Offering a critical theory for the critically endangered, Joshua Schuster proposes that different discourses of limits and lastness appear in specific extinction events over time as a response to changing attitudes toward species frailty. Understanding these extinction events also involves examining what happens when the conceptual and cultural forms used to account for species finitude are pressed to their limits as well. Schuster provides close readings of several case studies of extinction that bring together environmental humanities and multispecies methods with media-specific analyses at the terminus of life.
What Is Extinction? delves into the development of last animal photography, the anthropological and psychoanalytic fascination with human origins and ends, the invention of new literary genres of last fictions, the rise of new extreme biopolitics in the Third Reich that attempted to change the meaning of extinction, and the current pursuit of de-extinction technologies. Schuster offers timely interpretations of how definitions and visions of extinction have changed in the past and continue to change in the present.
Joshua Schuster is an Associate Professor of English and a core faculty member of the Centre for the Study of Theory and Criticism at Western University. He is the author of The Ecology of Modernism: American Environments and Avant-Garde Poetics and co-author of Calamity Theory: Three Critiques of Existential Risk.
"What Is Extinction? A Natural and Cultural History of Last Animals provides a much-needed, in-depth examination of the paradox of extinction – which both signifies the ultimate threat to any given species, as well as serves as its inevitable conclusion – through a wide range of case studies that roughly chart the development of Eurowestern settler colonialism. Schuster makes an important contribution to the recent development of extinction studies, particularly by engaging and extending discussions of the multiform ways in which the histories of mass killings of human and nonhuman animals intertwine."
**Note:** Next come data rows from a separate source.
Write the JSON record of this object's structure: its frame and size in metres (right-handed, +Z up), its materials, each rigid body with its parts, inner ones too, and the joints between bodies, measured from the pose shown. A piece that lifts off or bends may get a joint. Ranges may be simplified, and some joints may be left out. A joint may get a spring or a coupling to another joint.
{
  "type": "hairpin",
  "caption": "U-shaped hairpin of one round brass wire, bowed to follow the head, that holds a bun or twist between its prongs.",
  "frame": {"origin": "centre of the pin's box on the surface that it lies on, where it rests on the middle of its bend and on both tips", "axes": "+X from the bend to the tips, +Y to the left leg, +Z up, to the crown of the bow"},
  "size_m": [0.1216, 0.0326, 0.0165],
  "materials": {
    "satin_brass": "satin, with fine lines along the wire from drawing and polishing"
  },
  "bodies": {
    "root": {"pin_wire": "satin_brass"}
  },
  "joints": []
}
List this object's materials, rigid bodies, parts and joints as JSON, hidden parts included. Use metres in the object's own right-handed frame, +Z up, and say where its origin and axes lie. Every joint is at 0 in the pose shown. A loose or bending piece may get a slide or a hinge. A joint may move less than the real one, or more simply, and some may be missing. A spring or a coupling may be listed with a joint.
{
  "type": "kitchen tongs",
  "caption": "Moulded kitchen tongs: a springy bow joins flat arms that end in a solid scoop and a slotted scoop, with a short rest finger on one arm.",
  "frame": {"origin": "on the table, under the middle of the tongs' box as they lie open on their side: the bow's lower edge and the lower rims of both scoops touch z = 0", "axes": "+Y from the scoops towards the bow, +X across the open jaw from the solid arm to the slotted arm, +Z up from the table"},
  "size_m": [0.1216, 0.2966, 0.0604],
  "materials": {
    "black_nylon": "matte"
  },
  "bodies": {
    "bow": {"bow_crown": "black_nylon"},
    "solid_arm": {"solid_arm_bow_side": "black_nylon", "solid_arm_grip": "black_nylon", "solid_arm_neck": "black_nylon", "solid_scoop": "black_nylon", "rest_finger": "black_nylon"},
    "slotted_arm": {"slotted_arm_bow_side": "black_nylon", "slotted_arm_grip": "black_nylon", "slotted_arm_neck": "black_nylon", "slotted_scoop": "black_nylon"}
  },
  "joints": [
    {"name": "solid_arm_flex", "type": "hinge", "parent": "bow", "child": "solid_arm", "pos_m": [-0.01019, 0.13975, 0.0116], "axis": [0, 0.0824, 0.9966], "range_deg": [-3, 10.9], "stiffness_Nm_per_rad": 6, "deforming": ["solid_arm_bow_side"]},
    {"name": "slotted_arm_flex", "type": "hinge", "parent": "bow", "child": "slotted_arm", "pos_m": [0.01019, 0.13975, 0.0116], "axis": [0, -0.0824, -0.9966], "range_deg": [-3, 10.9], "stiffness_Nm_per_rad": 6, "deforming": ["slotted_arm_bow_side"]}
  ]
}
– Susan McHugh, author of Love in a Time of Slaughters: Human-Animal Stories Against Genocide and Extinction
"How are we to understand the unknowable, the extinction of humans? Joshua Schuster helps us grapple with the end by framing extinction broadly to encompass genocides (Native American Indian populations and European Jews), animal extinctions (as documented in photography), speculative extinctions (the last human as in HG Well's The Time Machine), and gestured solutions such as re-wilding as de-extinction. Schuster's detailed investigation into each shattering event provides lessons we have poorly learned that bear correction. With its novel framing What Is Extinction? provides a breadth and depth for rethinking this pressing question. Schuster concludes with a hopeful possibility and pressing imperative: to live on a shared earth that demands an ecological lives of hospitality."